The Iowa chapter of the Sierra Club also endorsed Biden during the presidential race. They, along with other environmentalists across the state, believe Biden’s bold plans to address climate change will aid them in their own efforts to transition the state to clean energy and protect natural resources, and they look forward to his first days in office.
Alliant Energy announced the Clean Energy Blueprint for Iowa last week, a plan that will transition one of their coal-burning plants to nuclear energy and shut down the Lansing Generating station altogether.

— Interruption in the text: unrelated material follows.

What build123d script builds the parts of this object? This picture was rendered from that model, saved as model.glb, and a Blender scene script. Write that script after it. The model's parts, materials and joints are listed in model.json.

The Iowa Environmental Council (IEC) and the Environmental Law and Policy Center (ELPC) have publicly announced their support of the plan. By shuttering the Lansing Generating Station by 2022, converting the Burlington plant to nuclear energy and constructing more solar plants and battery storage stations, Alliant Energy will eliminate 487MW of coal-generated power in Iowa by 2026, according to an IEC news release.
Not only will eliminating coal plants reduce pollution, it will also save Alliant customers money. When Alliant Energy requested a 24% rate increase on residential customers in 2019, the ELPC and IEC contracted Uday Varadarajan, an expert data analyst, to examine the economics of Iowa’s coal plants and examine the cost of alternative forms of energy. He found that maintaining the coal plants was more expensive than both clean energy alternatives and buying power from the wholesale market. Retiring the Lansing plant and committing to expanding solar power will help prevent rate increases for customers in the future and help them avoid more that $300 million in costs over the next 35 years, according to an Alliant Energy press release.
Environmental activists hope that positive changes like this will spark further discussion and push companies throughout the Midwest to move away from carbon-based energy. Future efforts to move Iowa towards 100% renewable energy will benefit the environment and help save Iowans money.